Nous comprenons les engagements pris par le gouvernement au niveau des accords régionaux, mais paradoxalement, nous faisons face à d’énormes difficultés lorsque nous essayons d’acheminer nos propres sucres vers ces mêmes régions. À juste titre, étant donné que les coûts d’importation sont souvent en dessous de leurs coûts de production, ces pays limitent les importations, même celles sous les accords de libre-échange. À titre d’exemple, nous sommes limités par un quota de seulement 3 000 tonnes de sucre sur le marché de la Southern African Customs Union (SACU) par rapport à sa consommation annuelle qui avoisine les 2 millions de tonnes, alors que l’accord commercial de la SADC prévoit un accès duty-free et quota-free. Il semble que Maurice est le seul bon élève de la classe.

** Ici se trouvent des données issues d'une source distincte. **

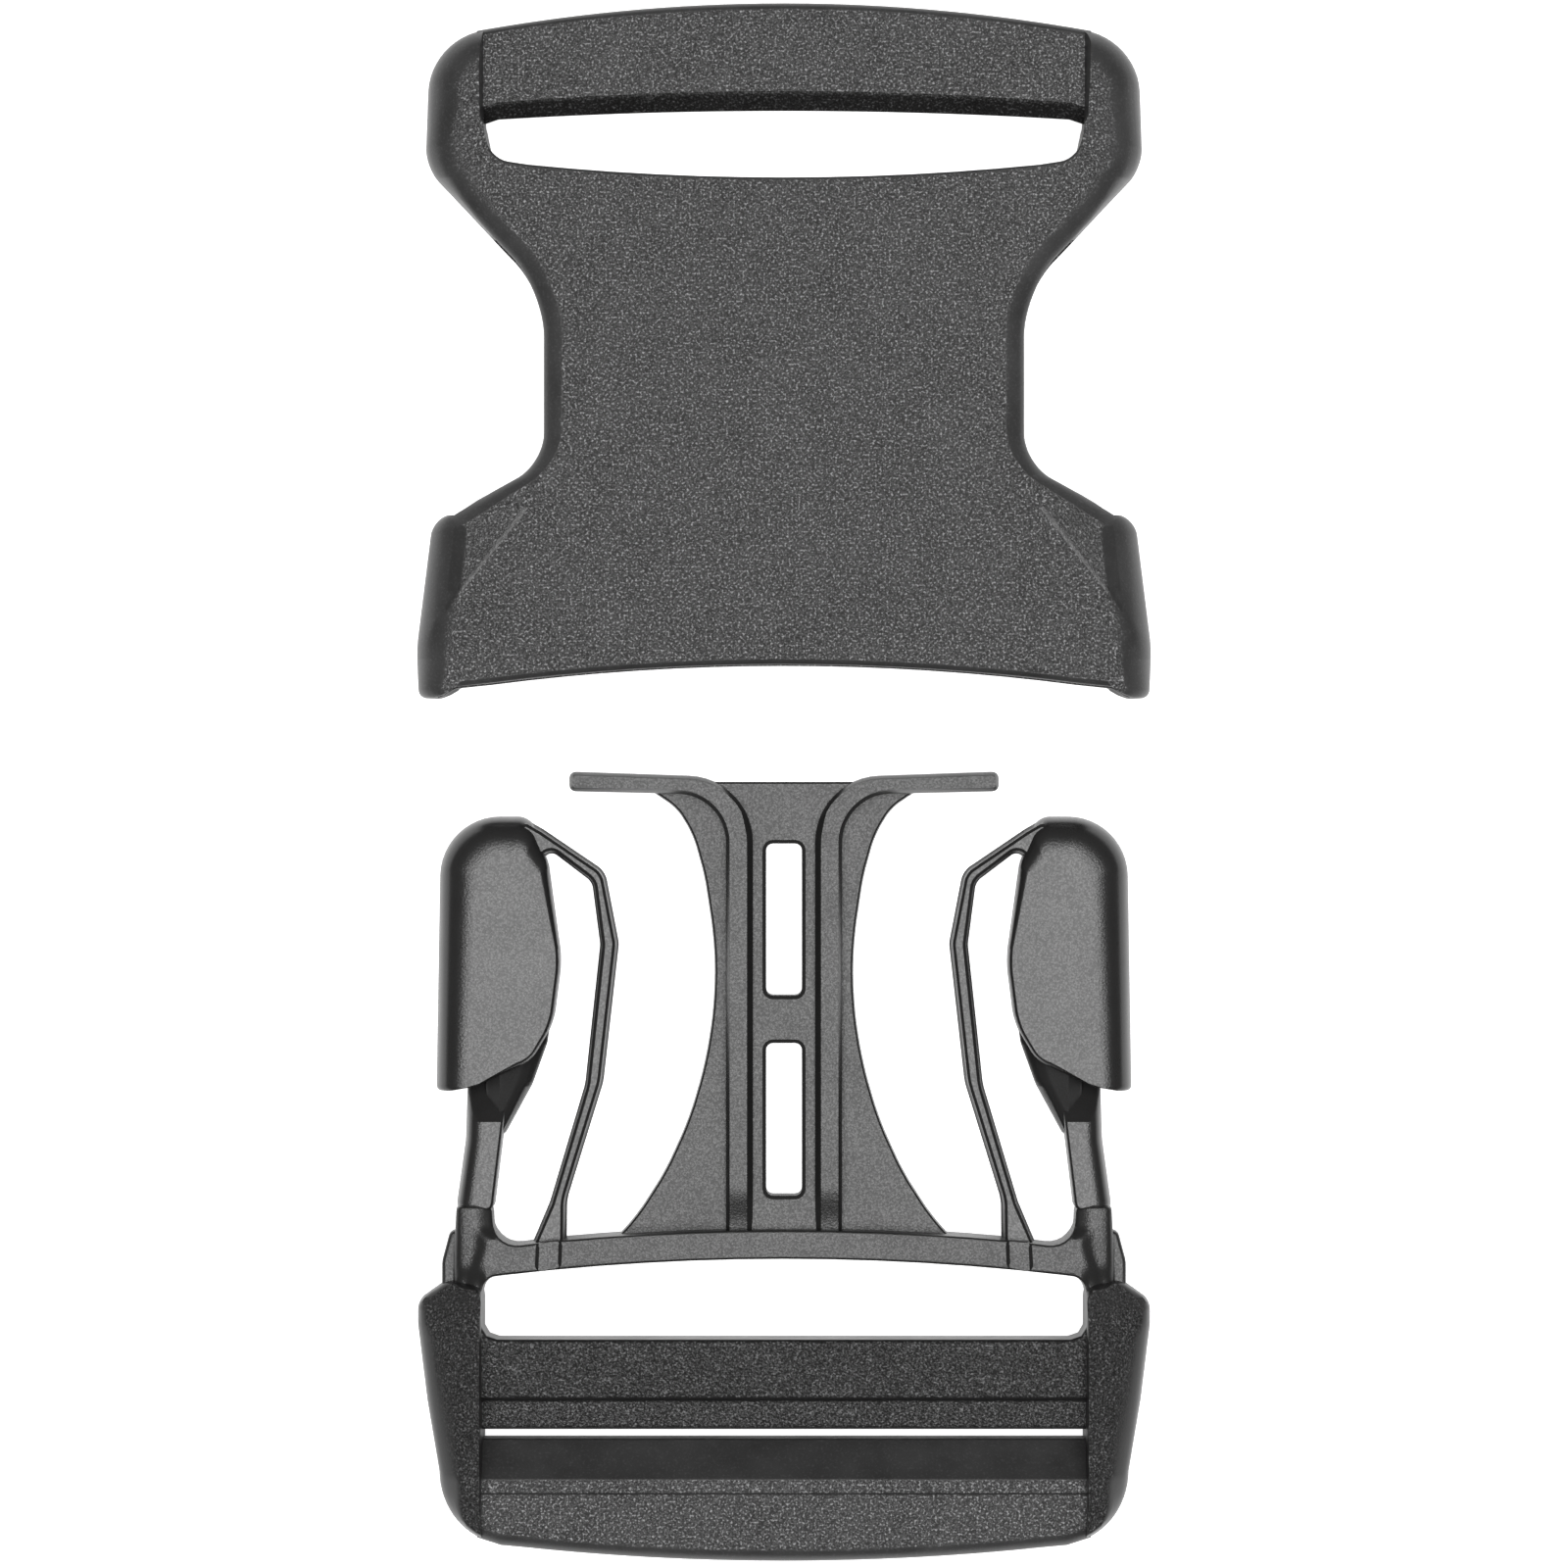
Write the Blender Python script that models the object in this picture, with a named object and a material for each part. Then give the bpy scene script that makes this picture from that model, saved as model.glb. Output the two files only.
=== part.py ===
# Side release buckle for 50 mm webbing, lying flat and unfastened: the socket above, the plug
# below. X runs across the strap, Y along it, Z up from the surface. Sizes are in millimetres.
import math

import bmesh
import bpy
from mathutils import Vector

MM = 0.001

# Both halves
THICKNESS = 12.0
MID_HEIGHT = THICKNESS / 2
RIM_RADIUS = 0.9
SLOT_HALF_WIDTH = 25.85
BAR_OVERLAP = 0.6
CLEARANCE = 0.3

# Socket. Corners are X, Y and the turning radius in plan, on the +X side.
SOCKET_TOP = 67.4
CROWN_HALF_WIDTH = 25.5
CROWN_END = 64.8
CROWN_STEPS = 8
EAR_HALF_WIDTH = 31.0
MOUTH_TIP = 7.3
MOUTH_HALF_WIDTH = 31.9
MOUTH_MIDDLE = 10.4
MOUTH_CROWN_HALF_WIDTH = 26.0
MOUTH_CROWN_END = 8.7
WAIST_HALF_WIDTH = 20.7
SOCKET_SIDE_CORNERS = [
    (EAR_HALF_WIDTH, 63.9, 5.2),
    (EAR_HALF_WIDTH, 53.4, 2.0),
    (WAIST_HALF_WIDTH, 42.4, 10.0),
    (WAIST_HALF_WIDTH, 27.3, 4.4),
    (30.5, 22.4, 1.9),
    (MOUTH_HALF_WIDTH, 11.5, 12.0),
    (31.6, MOUTH_TIP, 1.0),
    (28.1, MOUTH_TIP + 0.1, 0.9),
    (27.4, 8.5, 0.9),
]
PLATE_THICKNESS = 2.0
SLOT_LOWER_EDGE = 52.3
SLOT_LOWER_END = 53.4
SLOT_CORNER = (SLOT_HALF_WIDTH, 53.9, 2.1)
SLOT_CROWN_HALF_WIDTH = 22.0
SLOT_CROWN_STEPS = 6
SLOT_UPPER_EDGE = 58.8
SLOT_UPPER_DROP = 0.8
SOCKET_BAR_LOW = 2.8
SOCKET_BAR_HIGH = 9.2
SOCKET_BAR_OUTER_RADIUS = 1.2
SOCKET_BAR_INNER_RADIUS = 1.6
SOCKET_BAR_SET_BACK = 0.05
SOCKET_BAR_END_REACH = 0.9
RING_TOP = 23.0
CAVITY_END = 51.2
CAVITY_SHOULDER = 47.2
CAVITY_SIDE = 36.0
CAVITY_CORNERS = [
    (19.3, CAVITY_END, 0.8),
    (20.6, CAVITY_SHOULDER, 0.8),
    (CAVITY_SIDE, CAVITY_SHOULDER, 0),
    (CAVITY_SIDE, RING_TOP, 0),
    (28.2, RING_TOP, 0.3),
    (29.95, 10.5, 0),
    (30.35, 4.0, 0),
]
SHOULDER_SLOPE = 0.2
SHOULDER_LIMIT = 26.2
SHOULDER_START = (21.8, 25.3)
SHOULDER_RUN = (6.2, -10.2)

# Plug: the cross bar, the middle guide and the ladder frame for the strap
INSERT_LOW = 2.4
INSERT_HIGH = 9.6
GUIDE_HALF_WIDTH = 18.6
GUIDE_TOP = 0.9
GUIDE_RIB_INNER = 2.85
GUIDE_RIB_OUTER = 4.8
GUIDE_RIB_SET_DOWN = 0.1
GUIDE_RIB_RIM = 0.25
GUIDE_PLATE_LOW = 3.8
GUIDE_PLATE_CORNERS = [(7.2, 0.0, 0), (3.4, -5.0, 0), (3.4, -39.6, 0)]
GUIDE_WEB_LOW = 4.6
GUIDE_WEB_ROWS = [
    (12.6, -0.5),
    (10.3, -1.9),
    (8.3, -3.9),
    (7.2, -7.2),
    (6.3, -11.5),
    (6.0, -16.5),
    (6.2, -21.0),
    (7.0, -25.6),
    (8.2, -29.2),
    (10.2, -33.8),
    (12.4, -37.3),
    (14.2, -39.4),
]
GUIDE_WINDOW_HALF_WIDTH = 1.55
GUIDE_WINDOW_RADIUS = 0.6
GUIDE_WINDOWS = [(-5.1, -18.7), (-22.6, -36.1)]
CROSSBAR_TOP = -38.6
CROSSBAR_BOTTOM = -41.3
CROSSBAR_DROOP = 1.5
CROSSBAR_DROOP_REACH = 25.0
CROSSBAR_STEP = 4
CROSSBAR_RIM = 0.35
LUG_HALF_WIDTH = 29.65
COLUMN_TOP = -37.2
COLUMN_FOOT = -44.6
COLUMN_CORNERS = [
    (24.9, -40.2, 2.4),
    (25.1, COLUMN_TOP, 0.4),
    (28.5, COLUMN_TOP, 0.4),
    (28.7, -39.1, 0.4),
    (LUG_HALF_WIDTH - 0.4, -39.4, 0.4),
    (LUG_HALF_WIDTH, COLUMN_FOOT, 0),
    (26.4, COLUMN_FOOT, 0),
]
COLUMN_INNER = 25.6
RAIL_TOP = -43.1
RAIL_HALF_WIDTH = 31.5
PLUG_BOTTOM = -67.35
LADDER_LOW = 1.8
LADDER_HIGH = 10.2
STRAP_BAR_TOP = -49.1
STRAP_BAR_STEP = -53.8
STRAP_BAR_BOTTOM = -56.7
STRAP_BAR_STEP_DEPTH = 1.1
END_BAR_TOP = -58.5
END_BAR_SLANT_END = -60.2
END_BAR_SET_DOWN = 0.2
END_BAR_DROOP = 1.3
RAIL_CORNER_X = 23.6
RAIL_CORNER_Y = -60.1
RAIL_CORNER_RADIUS = 6.0
RAIL_CORNER_END = -12
RAIL_CORNERS = [
    (RAIL_CORNER_X + RAIL_CORNER_RADIUS, RAIL_CORNER_Y, 0),
    (30.6, -53.5, 0),
    (RAIL_HALF_WIDTH, -47.0, 2.0),
    (RAIL_HALF_WIDTH, -44.7, 1.3),
    (29.2, RAIL_TOP, 1.0),
    (SLOT_HALF_WIDTH, RAIL_TOP - 0.2, 1.0),
]

# Release arms
PAD_HALF_WIDTH = 30.05
PAD_TOP = -3.2
PAD_HEEL = -26.8
PAD_ROUNDING = 1.3
PAD_ROUNDING_START = 26.5
ARM_RIM = 0.4
ARM_PIVOT_X = 20.1
ARM_PIVOT_Y = -40.0
STEM_END = COLUMN_TOP + CLEARANCE
STRUT_FOOT = -39.05
ARM_CORNERS = [
    (28.45, STEM_END, 0.5),
    (27.3, PAD_HEEL + 0.1, 0.5),
    (PAD_HALF_WIDTH, PAD_HEEL, 0.5),
    (29.6, PAD_TOP - 0.1, 5.2),
    (20.0, PAD_TOP, 1.0),
    (15.2, -8.8, 2.6),
    (14.5, -14.0, 3.0),
    (15.8, -26.0, 5.0),
    (18.6, -36.2, 4.0),
    (18.5, STRUT_FOOT, 0.5),
    (21.6, STRUT_FOOT, 0.5),
    (17.1, -26.2, 5.0),
    (15.8, -14.1, 3.0),
    (16.5, -9.2, 1.8),
    (20.9, -5.0, 0.7),
    (19.0, -14.8, 9.0),
    (20.6, -23.6, 6.0),
    (24.3, -30.4, 4.0),
    (25.1, STEM_END, 0.5),
]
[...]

Pour en revenir à nos marchés d’exportation, est-ce que l’Inde et la Chine pourraient devenir les destinations les plus importantes pour nos sucres spéciaux ? Et qu’en est-il du marché régional ?

L’Inde et la Chine sont deux pays émergents ayant connu une forte croissance de migration vers des régions urbaines et au niveau du pouvoir d’achat, tandis qu’il y aurait une tendance de consommation vers des produits occidentaux, tels que le café, les céréales du petit déjeuner ou la pâtisserie. De ce fait, nous voyons en ces destinations de gros potentiels de vente pour les sucres spéciaux de Maurice, qui sont destinés justement à ce type de clientèle, et qui pourraient se développer grâce aux accords de libre-échange en place.

Nous avons pu exporter presque 15 000 tonnes de sucre en Chine en 2021-22 et les négociations sont en cours pour la campagne courante, alors qu’en Inde, nous avons déjà réussi à y introduire les sucres spéciaux sous une marque spécialement développée par notre client. Je dois souligner que l’Inde, avec une production annuelle moyenne de presque 34 millions de tonnes de sucre sur les trois dernières années, est l’un des plus grands producteurs excédentaires, mais il y existe toujours des demandes qui ne peuvent être satisfaites par les types de sucre disponibles localement. Les sucres spéciaux de Maurice vont donc être les compléments de leur gamme actuelle.